でないと、こんなに、色んな旅行できないっしょ。色んな旅をして、色んな夜を見て、色んな抱え込んだ自分の思いを、ちゃんと、できるだけちゃんと、誰かに伝える事、できないっしょ。羨ましいです。角田さんが。自分の思いを語る言葉を持っている、という人は、羨ましいよなあ、ホンマ。
旅先での様々な夜が出てきますが、自分は殆ど旅行をしないですし、海外も一度も行ったことがないので、角田さんが描写する異国の夜よりも、日本の身近な夜のほうに、圧倒的に親近感が湧きました。

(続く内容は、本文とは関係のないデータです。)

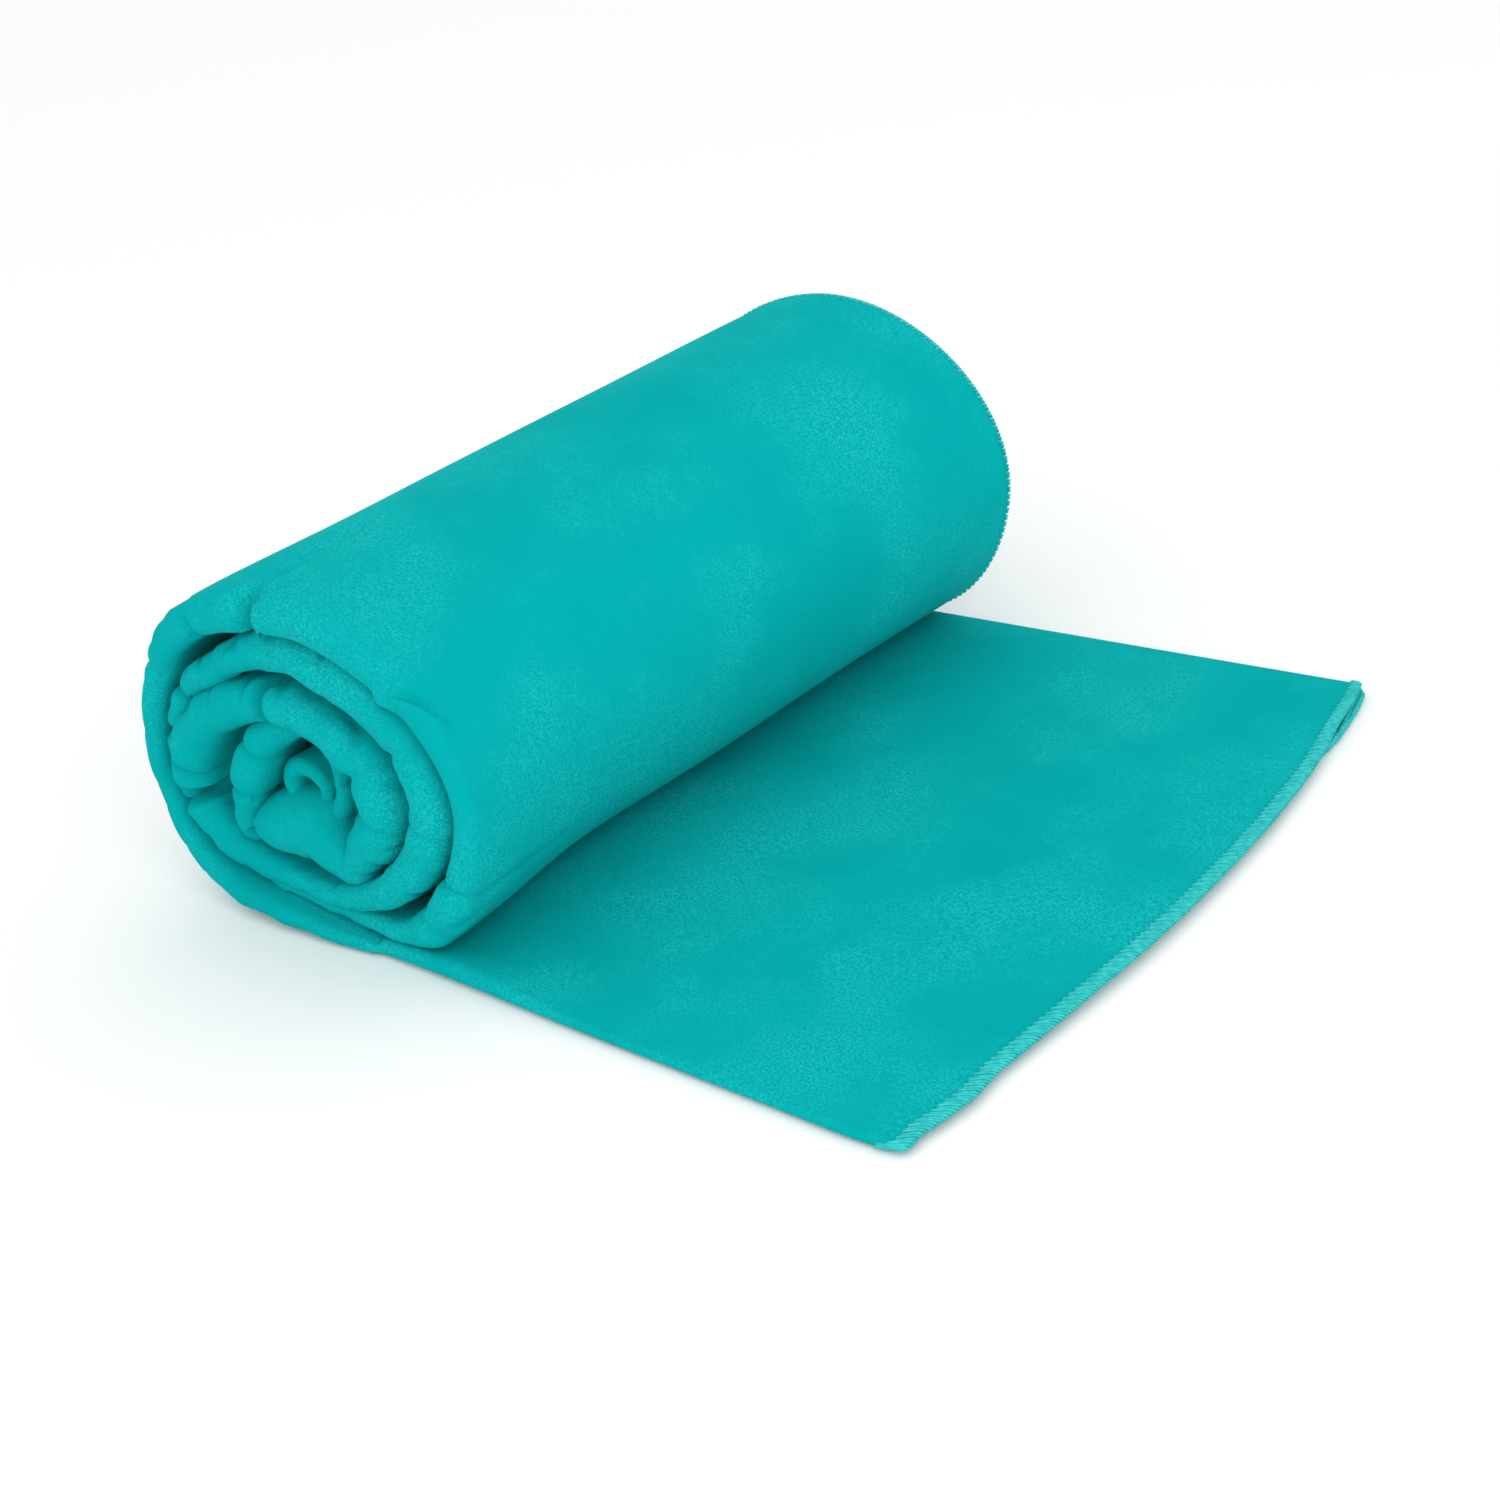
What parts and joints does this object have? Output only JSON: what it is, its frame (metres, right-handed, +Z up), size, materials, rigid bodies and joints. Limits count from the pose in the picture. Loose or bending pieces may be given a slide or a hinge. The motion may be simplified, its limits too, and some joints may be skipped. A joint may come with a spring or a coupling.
{
  "type": "quick dry towel",
  "caption": "Microfibre travel towel, folded in three along its length and rolled up, its outer end lying flat; the flat end bends up over the roll.",
  "frame": {"origin": "on the floor, under the middle of the roll, halfway along it", "axes": "+X the way the towel unrolls, +Y along the roll, +Z up"},
  "size_m": [0.2725, 0.25, 0.114],
  "materials": {
    "towel_cloth": "soft brushed microfibre suede, matt",
    "edge_thread": "overlocked polyester thread, slight sheen"
  },
  "bodies": {
    "roll": {"outer_turn": "towel_cloth", "second_turn": "towel_cloth", "third_turn": "towel_cloth", "inner_turn": "towel_cloth", "core": "towel_cloth", "core_end_hem": "edge_thread", "roll_side_hem": "edge_thread"},
    "flap_1": {"flap_strip_1": "towel_cloth", "flap_side_hem_1": "edge_thread"},
    "flap_2": {"flap_strip_2": "towel_cloth", "flap_side_hem_2": "edge_thread"},
    "flap_3": {"flap_strip_3": "towel_cloth", "flap_side_hem_3": "edge_thread"},
    "flap_4": {"flap_strip_4": "towel_cloth", "flap_side_hem_4": "edge_thread"},
    "flap_5": {"flap_strip_5": "towel_cloth", "flap_side_hem_5": "edge_thread", "end_hem": "edge_thread"}
  },
  "joints": [
    {"name": "flap_bend_1", "type": "hinge", "parent": "roll", "child": "flap_1", "pos_m": [0.038, 0, 0.0022], "axis": [0, -1, 0], "range_deg": [0, 38]},
    {"name": "flap_bend_2", "type": "hinge", "parent": "flap_1", "child": "flap_2", "pos_m": [0.0714, 0, 0.0022], "axis": [0, -1, 0], "range_deg": [0, 30.5]},
    {"name": "flap_bend_3", "type": "hinge", "parent": "flap_2", "child": "flap_3", "pos_m": [0.1048, 0, 0.0022], "axis": [0, -1, 0], "range_deg": [0, 30.5]},
    {"name": "flap_bend_4", "type": "hinge", "parent": "flap_3", "child": "flap_4", "pos_m": [0.1382, 0, 0.0022], "axis": [0, -1, 0], "range_deg": [0, 30.5]},
    {"name": "flap_bend_5", "type": "hinge", "parent": "flap_4", "child": "flap_5", "pos_m": [0.1716, 0, 0.0022], "axis": [0, -1, 0], "range_deg": [0, 30.5]}
  ],
  "couplings": [
    {"joint": "flap_bend_2", "follows": "flap_bend_1", "ratio": 0.8},
    {"joint": "flap_bend_3", "follows": "flap_bend_1", "ratio": 0.8},
    {"joint": "flap_bend_4", "follows": "flap_bend_1", "ratio": 0.8},
    {"joint": "flap_bend_5", "follows": "flap_bend_1", "ratio": 0.8}
  ]
}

引っ越し前夜の夜、引っ越し後の初日の夜を描写した「それを知る必要がある」
病院という建物の中の夜の寂しさと優しさ、冷たさとホッとする感じを描写した「魂が旅する夜」
は、なんというか、凄く素晴らしいですね。「すっごくわかる!あの感じ!」というのを、見事に、バッチバチに、自分の言葉で、自分の文章で、表しているというのは、本当に羨ましいなあ、凄いなあ。
あと、西 加奈子さんの解説も、凄く良いです。角田光代さん、という人が、どういう人なのかを、物凄く愛情をこめて、語っておられる気がします。西さんの小説も、読んでみたくなったなあ。